5,5 auf einer Skala bis zehn - so viele Punkte geben die Belgier im Schnitt ihren Regierungen für das Corona-Management. Berechnet haben das Wissenschaftler der KU Löwen und der UCLouvain. Als Grundlage haben sie dafür eine europaweite Umfrage genommen, die sogenannte "European Social Survey". Diese Umfrage gehört zu den international renommiertesten sozialwissenschaftlichen Vergleichsstudien und wird alle zwei Jahre durchgeführt.
Umgerechnet entsprechen 5,5 von zehn gerade mal der Note "ausreichend". Auf den ersten Blick sehe das in der Tat nicht nach einem tollen Score aus, räumt Bart Meuleman im Interview mit der VRT ein. Der Forscher unterrichtet Soziologie an der KU Löwen. Aber für eine Zufriedenheitsumfrage sei das eigentlich ein gutes Ergebnis.
Man müsse sich in die Zeit der Pandemie zurückversetzen und sich vor Augen halten, wie groß die Kritik an den damaligen Maßnahmen gewesen sei, zum Beispiel an den Lockdown-Regeln, der Schließung der Schulen und des Horeca-Sektors oder den Reiseverboten. Wenn die Bürger in diesem Zusammenhang also trotzdem noch die Note "ausreichend" vergäben, dann sei das doch ein deutliches Zeichen. Belgien schneidet übrigens auch im europäischen Vergleich nicht schlecht ab, es landet immerhin auf dem achten Platz von insgesamt 28.
Aus den Umfrageergebnissen lässt sich aber natürlich noch mehr ablesen: Am zufriedensten sind die Belgier demnach mit der Leistung des Gesundheitssystems gewesen. Wesentlich weniger überzeugend finden sie hingegen das Corona-Management in den Alten- und Pflegeheimen. Als Gründe dafür werden beispielsweise die hohe Zahl an Todesfällen in den Heimen genannt und der große Druck auf die dort arbeitenden Menschen.
Regionale Unterschiede
Das Bild ist aber auch nicht vollkommen homogen, führt die Studie aus. Es gebe regionale Unterschiede, so Meuleman, auch wenn man jetzt nicht über Unterschiede wie Tag und Nacht spreche. Im frankophonen Landesteil hätten die Befragten aber angegeben, stärker unter den wirtschaftlichen Folgen der Pandemie gelitten zu haben.
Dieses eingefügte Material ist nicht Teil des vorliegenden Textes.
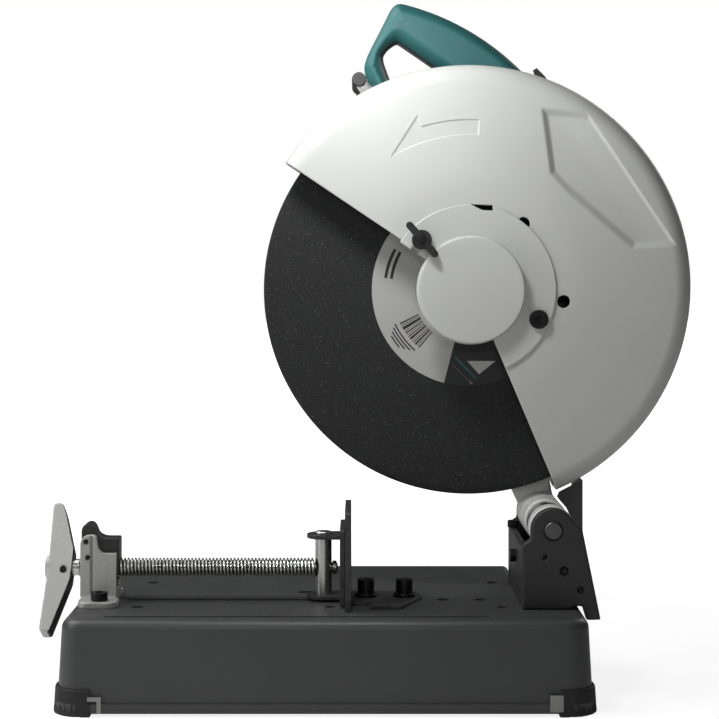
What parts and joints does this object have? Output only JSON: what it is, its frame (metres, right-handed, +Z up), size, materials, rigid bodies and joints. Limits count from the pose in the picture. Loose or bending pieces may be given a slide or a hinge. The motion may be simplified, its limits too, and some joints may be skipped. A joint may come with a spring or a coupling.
{
  "type": "abrasive chop saw",
  "caption": "Bench cut-off saw: guarded abrasive wheel and motor on a sprung arm, D-handle, hollow steel base with fence and quick-release screw vise.",
  "frame": {"origin": "on the bench, under the middle of the machine's overall box", "axes": "+X towards the arm's pivot, +Y towards the motor, +Z up; the wheel turns in the XZ plane"},
  "size_m": [0.5505, 0.2968, 0.5927],
  "materials": {
    "base_paint": "dark charcoal powder coat",
    "bracket_paint": "dark charcoal paint on cast iron",
    "black_oxide": "black finish on steel",
    "foot_rubber": "matte",
    "zinc_steel": "bright zinc plate",
    "clip_zinc": "dull zinc plate",
    "spring_steel": "oiled",
    "cast_light": "die cast, light hammered finish",
    "cast_dark": "as cast",
    "arm_cast": "die cast, shot blasted",
    "guard_paint": "light satin paint",
    "teal_plastic": "moulded",
    "black_plastic": "moulded",
    "grip_rubber": "moulded",
    "abrasive": "resin bonded abrasive",
    "label_paper": "paper",
    "machined_steel": "turned",
    "laminations": "laminated steel",
    "copper": "copper",
    "carbon": "carbon"
  },
  "bodies": {
    "base": {"base": "base_paint", "rubber_feet": "foot_rubber", "foot_clips": "clip_zinc", "fence_weld_nuts": "zinc_steel", "pivot_bracket": "bracket_paint", "bracket_bolts": "black_oxide", "pivot_pin": "machined_steel", "spark_guard": "base_paint", "fence": "bracket_paint", "fence_bolts": "black_oxide", "vise_bracket": "cast_light", "vise_bracket_fasteners": "black_oxide", "return_spring": "spring_steel"},
    "vise_nut": {"vise_nut": "cast_dark"},
    "vise_carriage": {"vise_jaw": "bracket_paint", "vise_pin": "zinc_steel", "vise_guide_washer": "zinc_steel"},
    "vise_screw": {"vise_screw": "zinc_steel", "vise_handle": "cast_light", "vise_handle_pin": "zinc_steel"},
    "head": {"gear_housing": "arm_cast", "gear_case_cover": "arm_cast", "case_screws": "zinc_steel", "spindle_bearings": "machined_steel", "armature_bearings": "machined_steel", "stator": "laminations", "motor_housing": "teal_plastic", "motor_end_cover": "teal_plastic", "brush_holders": "black_plastic", "carbon_brushes": "carbon", "brush_caps": "black_plastic", "wheel_guard": "guard_paint", "guard_back": "guard_paint", "cover_studs": "black_oxide", "handle_front": "teal_plastic", "handle_back": "black_plastic", "handle_screws": "zinc_steel", "switch": "black_plastic", "cord_inlet": "grip_rubber", "carry_grip": "grip_rubber", "carry_rod": "black_oxide", "carry_straps": "zinc_steel", "wrench_clip": "black_plastic"},
    "spindle": {"spindle": "machined_steel", "drive_gear": "machined_steel", "inner_flange": "zinc_steel", "outer_flange": "zinc_steel", "wheel_bolt": "zinc_steel", "abrasive_wheel": "abrasive", "wheel_label": "label_paper"},
    "armature": {"armature_shaft": "machined_steel", "armature_core": "laminations", "armature_winding": "copper", "commutator": "copper", "cooling_fan": "black_plastic"},
    "centre_cover": {"centre_cover": "guard_paint"},
    "wing_nut": {"wing_nut": "black_plastic"},
    "shaft_lock": {"shaft_lock": "black_plastic"},
    "trigger": {"trigger": "black_plastic"},
    "lock_button": {"lock_button": "black_plastic"}
  },
  "joints": [
    {"name": "head_pivot", "type": "hinge", "parent": "base", "child": "head", "pos_m": [0.1507, 0, 0.14], "axis": [0, -1, 0], "range_deg": [0, 40], "stiffness_Nm_per_rad": 18, "springref_deg": -40.11},
    {"name": "spindle_spin", "type": "hinge", "parent": "head", "child": "spindle", "pos_m": [0.0853, 0, 0.338], "axis": [0, 1, 0], "continuous": true},
    {"name": "armature_spin", "type": "hinge", "parent": "head", "child": "armature", "pos_m": [0.0754, 0, 0.39413], "axis": [0, 1, 0], "continuous": true},
    {"name": "cover_swing", "type": "hinge", "parent": "head", "child": "centre_cover", "pos_m": [0.1427, -0.05, 0.3131], "axis": [0, 1, 0], "range_deg": [0, 95]},
    {"name": "wing_nut_turn", "type": "hinge", "parent": "head", "child": "wing_nut", "pos_m": [0.0435, -0.06, 0.3804], "axis": [0, 1, 0], "range_deg": [0, 720]},
    {"name": "shaft_lock_press", "type": "slide", "parent": "head", "child": "shaft_lock", "axis": [0, -1, 0], "range_m": [0, 0.005], "stiffness_N_per_m": 300, "springref_m": -0.004},
    {"name": "trigger_pull", "type": "slide", "parent": "head", "child": "trigger", "axis": [0.5686, 0, 0.8226], "range_m": [0, 0.005], "stiffness_N_per_m": 600, "springref_m": -0.003},
    {"name": "lock_button_press", "type": "slide", "parent": "head", "child": "lock_button", "axis": [0, -1, 0], "range_m": [0, 0.003], "stiffness_N_per_m": 300, "springref_m": -0.003},
    {"name": "vise_slide", "type": "slide", "parent": "base", "child": "vise_carriage", "axis": [-1, 0, 0], "range_m": [0, 0.145]},
    {"name": "vise_screw_turn", "type": "hinge", "parent": "vise_carriage", "child": "vise_screw", "pos_m": [-0.1, -0.0505, 0.1025], "axis": [-1, 0, 0], "range_deg": [0, 17400]},
    {"name": "vise_nut_flip", "type": "hinge", "parent": "base", "child": "vise_nut", "pos_m": [-0.239, -0.0505, 0.1264], "axis": [0, -1, 0], "range_deg": [0, 75]}
  ],
  "couplings": [
    {"joint": "armature_spin", "follows": "spindle_spin", "ratio": -4.1818},
    {"joint": "vise_screw_turn", "follows": "vise_slide", "rad_per_m": 2094.4}
  ]
}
Auch sei hier die Unzufriedenheit mit der Corona-Politik größer als in Flandern. Das passe aber zu anderen Indikatoren wie etwa dem niedrigeren Impfgrad und dem generell geringeren Vertrauen, das die Politik im Süden genieße.
Einer der wichtigen Befunde der Studie sei, dass wohl vor allem das allgemeine Ver- beziehungsweise Misstrauen in die Politik darüber bestimme, wie die Menschen die Corona-Politik beurteilten. Das Phänomen sei noch ausgeprägter bei Menschen, die auch der Wissenschaft gegenüber allgemein kritisch eingestellt seien. Spezifische Verdienste und Maßnahmen schienen hingegen nur eine untergeordnete Rolle zu spielen im Vergleich zu persönlichen Ansichten und Überzeugungen.
Alter spielte Rolle bei Beurteilung
Auch das Alter scheint eine Rolle bei der Beurteilung zu spielen. Befragte unter 30 Jahren seien doch deutlich unzufriedener als ältere Generationen. Dies sei möglicherweise darauf zurückzuführen, dass sie die Schutzmaßnahmen als stärkere und unangenehmere Eingriffe in ihren Lebensstil empfunden hätten.
Noch etwas findet der Experte bemerkenswert: Man sehe eigentlich wenig Polarisierung in den Umfrageergebnissen. Extreme Bewertungen seien selten, die meisten Menschen hätten tatsächlich fünf oder sechs Punkte gegeben, befänden sich mit ihrer Beurteilung also ziemlich in der Mitte. Selbst Menschen, die wirtschaftlich gelitten hätten, seien im Schnitt nicht strenger mit der Politik gewesen. Für ihn bedeute das, dass die Corona-Schutzmaßregeln zwar schmerzhaft gewesen seien, aber dass zumindest ein Großteil der Bevölkerung ihren Sinn verstanden habe und bereit gewesen sei, sie angesichts der Umstände mitzutragen.